For Sister Nurah Muhammad, helping the city she loves, particularly young girls in the city she loves is a true calling. It is something that she’s passionate about, so much so that four years ago she founded the E3 (Empowering, Encouraging, Eliminating Barriers) Mentoring Program.
The drive to work with and help kids, particularly young girls, started years ago for her, as a child when she visited her mother in Camden and saw the struggles she faced and how she needed support. Later, she went to Rutgers-Camden and fell in love with the city, eventually moving into Camden with her husband to raise her family.
These days, her own boys are 18 and 19 and when she finishes her work day, that’s when she “puts on her cape” so to speak and gives back to our community. Through E3 she works to empower young girls and help them overcome some of their struggles and their self-doubt to become more confident and successful. “I just really love working with young people … and it’s so important for me to help young women find their identity.”
The girls she works with, sometimes in workshops or small groups, and sometimes one on one, are often dealing with problems that are hidden by some of the anti-social behaviors they may display. Trauma, abuse, food insecurity, housing insecurity, bullying – these are just some of the issues Muhammad says girls are often struggling to cope with. Muhammad says it’s important to make sure the girls she mentors know that she’ll be there for them, to listen and support them, and even to let them act out at first and endure it so that they eventually feel comfortable opening up when they’re ready.
“You lead with love, with compassion or you’re not leading at all.”
Beyond E3, Muhammad also volunteers her time and energy as a chaplain with the state Juvenile Justice Commission, with the Camden Youth Leadership and Readiness Program and the county’s Cultural Awareness Commission.

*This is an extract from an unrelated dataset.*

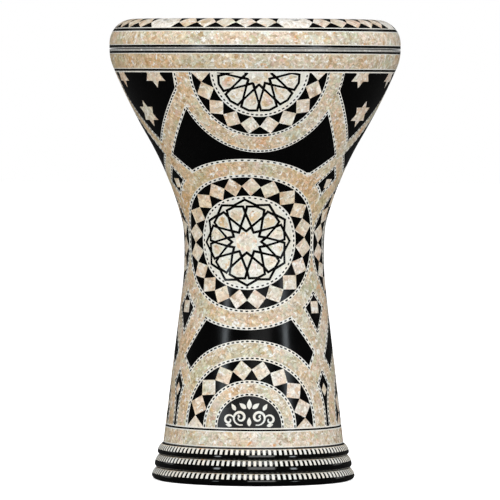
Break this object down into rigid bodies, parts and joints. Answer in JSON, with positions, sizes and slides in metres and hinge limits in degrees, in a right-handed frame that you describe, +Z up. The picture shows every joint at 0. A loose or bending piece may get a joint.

She has also volunteered in recent months with the Camden County Police Department’s curfew enforcement initiative on weekends and likes the way officers are taking a nuanced, not heavy-handed approach that would include writing tickets by just talking to kids and parents to make sure they understand the curfew and how it’s about safety. She sees the department, particularly Lt. Vivian Coley through her leadership with Unity Policing and the curfew initiative “working to bridge the gap between law enforcement and young people.”